Fund fees across the range of funds domiciled in Europe have dropped, according to a new report by investment research company Morningstar.
Research published by Morningstar reviewed the expenses paid by fund investors in Europe and finds that, overall, the asset-weighted ongoing charge for the European fund universe has fallen to 1%, down from 1.09% in 2013.
However, despite the drop, many investors now pay more in nominal values than in 2013, with the increase in managed assets more than offsetting the drop in ongoing charges.
The research paper, “European Fund Expenses are Decreasing in Percentage”, offers expense analysis of some 54,000 share classes available to investors in Europe.
Switzerland and Ireland lowest charges
Among the report’s findings includes the fact that asset-weighted ongoing charges in Ireland and, perhaps surprisingly, within Europe’s most expensive country Switzerland, are well below the European average.
In Italy, Spain, France, and Belgium, fund expenses are on average higher relative to other domiciles. In Denmark, Germany, Italy, and Spain, asset-weighted ongoing charges have increased.
Funds available to investors in Sweden, Germany, the Netherlands, and Switzerland exhibit the highest degrees of economies of scale; conversely, investors in Belgium, Denmark, and Portugal enjoy no economies of scale benefits.
Investors in Denmark pay more in fees the larger their fund company, suggesting that Danish investors are better off choosing funds from fund companies with fewer assets.

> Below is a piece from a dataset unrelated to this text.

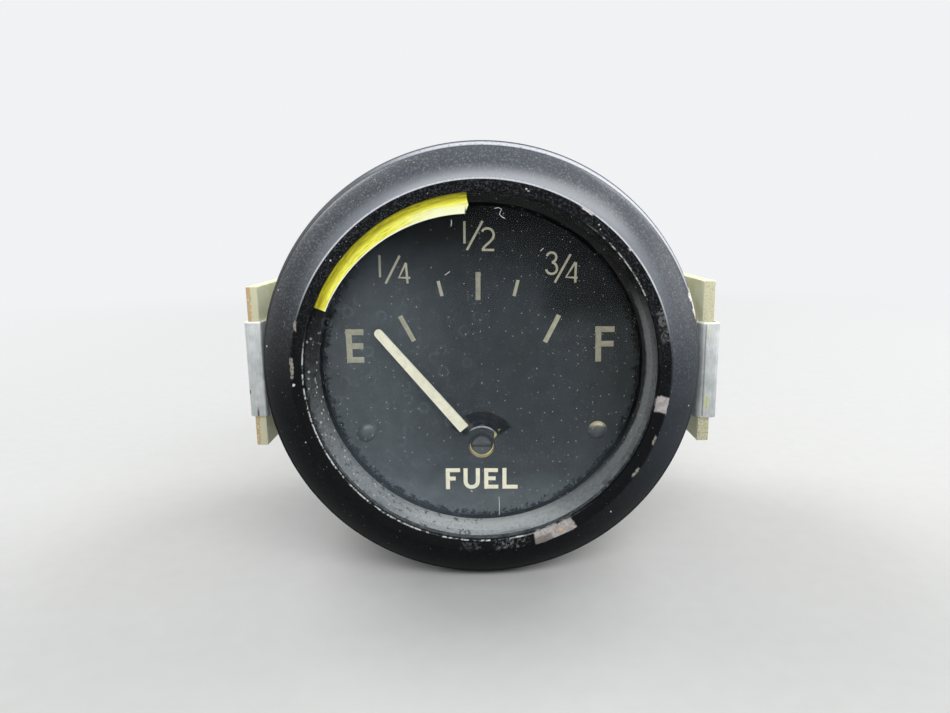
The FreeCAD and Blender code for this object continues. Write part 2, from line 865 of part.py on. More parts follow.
def clamp_nut(side):
    """A knurled nut for turning by hand, with a plain shoulder against the washer."""
    x = side * stud_x
    grip_front = washer_back + clamp_nut_shoulder_length
    grip_back = washer_back + clamp_nut_thickness
    points = []
    for step in range(2 * clamp_nut_teeth + 1):
        turn = math.pi * step / clamp_nut_teeth
        radius = clamp_nut_radius - (clamp_nut_tooth if step % 2 else 0)
        points.append(FreeCAD.Vector(x + radius * math.cos(turn), grip_front, radius * math.sin(turn)))
    grip = Part.Face(Part.makePolygon(points)).extrude(BACK * (grip_back - grip_front))
    grip = grip.common(bevelled_disc(clamp_nut_radius, grip_front, grip_back, nut_bevel, x, 0))
    shoulder = rod(clamp_nut_shoulder, washer_back, grip_front, x, 0)
    body = grip.fuse(shoulder).removeSplitter()
    return body.cut(rod(stud_radius + stud_fit, washer_back, grip_back, x, 0))


def pair(make):
    return [make(-1), make(1)]


save("bezel", bezel())
save("lens", lens())
save("lens_gasket", lens_gasket())
save("dial_surround", dial_surround())
save("case_flange", case_flange())
save("case_can", case_can())

save("dial_plate", dial_plate())
save("dial_screws", *pair(lambda side: dial_screw(side * dial_screw_x, dial_screw_z)))
save("dial_posts", *pair(lambda side: dial_post(side * dial_screw_x, dial_screw_z)))

save("front_plate", movement_plate(plate_front, plate_hole))
save("rear_plate", rear_plate())
save("frame_pillars", *[rod(pillar_radius, plate_back, rear_plate_front, x, z) for x, z in pillar_places()])
save("front_bridge", front_bridge())
save("bridge_posts", *pair(bridge_post))
save("front_pivot_screw", front_pivot_screw())
save("rear_pivot_screw", rear_pivot_screw())
save("stop_pins", *pair(stop_pin))
save("damping_cup", damping_cup())

save("coil_bobbins", *pair(lambda side: coil_bobbin(side * coil_angle)))
save("coil_windings", *pair(lambda side: coil_winding(side * coil_angle)))
save("pole_cores", *pair(lambda side: pole_core(side * coil_angle)))
save("coil_yoke", coil_yoke())

# The pieces on the staff are made upright and turned to where the pointer rests
turning_pieces = {
    "pointer": pointer(),
    "pointer_staff": pointer_staff(),
    "pointer_hub": pointer_hub(),
    "balance_arm": balance_arm(),
    "balance_weight": balance_weight(),
    "armature": armature(),
    "damping_vane": damping_vane(),
}
for name, shape in turning_pieces.items():
    save(name, turn_about_pivot(shape, pointer_rest))

save("clamp_studs", *pair(clamp_stud))
save("stud_spacers", *pair(stud_spacer))
save("case_lock_washers", *pair(case_lock_washer))
save("case_nuts", *pair(case_nut))

save("terminal_studs", *pair(terminal_stud))
save("terminal_inner_insulators", *pair(terminal_inner_insulator))
save("terminal_outer_insulators", *pair(terminal_outer_insulator))
save("terminal_base_nuts", *pair(lambda side: terminal_nut(side, terminal_nut_front)))
save("terminal_lock_washers", *pair(terminal_washer))
save("terminal_top_nuts", *pair(lambda side: terminal_nut(side, terminal_top_front)))
save("calibration_resistor", calibration_resistor())
save("resistor_leads", *pair(resistor_lead))

save("mounting_strap", mounting_strap())
save("left_edge_clip", edge_clip(-1, left_clip_z, clip_slack))
save("right_edge_clip", edge_clip(1, right_clip_z, right_clip_spring))
save("strap_washers", *pair(strap_washer))
save("left_clamp_nut", clamp_nut(-1))
save("right_clamp_nut", clamp_nut(1))
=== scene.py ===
import bpy
import math
from mathutils import Matrix, Vector


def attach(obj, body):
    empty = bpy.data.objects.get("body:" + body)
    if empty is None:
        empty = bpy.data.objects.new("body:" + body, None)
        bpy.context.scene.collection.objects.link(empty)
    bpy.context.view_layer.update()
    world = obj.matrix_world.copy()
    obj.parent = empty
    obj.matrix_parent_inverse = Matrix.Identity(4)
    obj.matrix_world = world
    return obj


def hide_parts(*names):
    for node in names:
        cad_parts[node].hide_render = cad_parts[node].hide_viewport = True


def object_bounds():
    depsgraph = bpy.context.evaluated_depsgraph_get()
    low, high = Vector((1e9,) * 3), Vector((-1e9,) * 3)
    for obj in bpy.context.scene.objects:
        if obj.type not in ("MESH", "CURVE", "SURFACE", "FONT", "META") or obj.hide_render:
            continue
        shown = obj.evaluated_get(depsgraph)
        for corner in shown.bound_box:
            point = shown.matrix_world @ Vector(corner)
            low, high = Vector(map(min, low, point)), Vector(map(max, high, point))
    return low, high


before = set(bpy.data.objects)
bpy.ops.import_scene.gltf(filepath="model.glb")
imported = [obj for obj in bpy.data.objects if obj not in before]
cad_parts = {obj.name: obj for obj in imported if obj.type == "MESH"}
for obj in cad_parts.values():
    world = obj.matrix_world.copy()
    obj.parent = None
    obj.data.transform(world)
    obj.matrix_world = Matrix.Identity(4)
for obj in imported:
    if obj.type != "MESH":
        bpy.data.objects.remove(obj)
cad_low, cad_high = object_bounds()
bpy.ops.object.select_all(action="DESELECT")
mm = 0.001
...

The report also highlighted that across the broad asset classes, the asset-weighted ongoing charge for equity, fixed-income, and allocation funds in Europe decreased overall.
‘Good news for investors’
“There is clearly some good news for investors here that fund fees–in many cases–are coming down in Europe”, said Nikolaj Holdt Mikkelsen, chief analyst for Morningstar Denmark. “However, investors really do have to do their homework and take care to shop for a good deal. The new commission-free share classes have brought average fund costs down in some markets, but investors elsewhere are on average paying more now in asset-weighted expenses than just three years ago when Morningstar conducted a similar Europe-wide study.”
Mikkelsen added that the 2016 study also shows that expensive funds have a tendency to remain expensive and cheaper funds will continue to be attractive in the future. “This suggests that past ongoing charge levels are a strong predictor of future levels,” he said.
The report found that on average, the European charge reduction for a commission-free equity share class is 46 basis points. Overall, 10.3% of equity fund assets studied are invested in passive funds, up from 8.0% in 2013; in general, the study finds that increased penetration of passive funds is inversely related to the asset-weighted ongoing charge for such funds.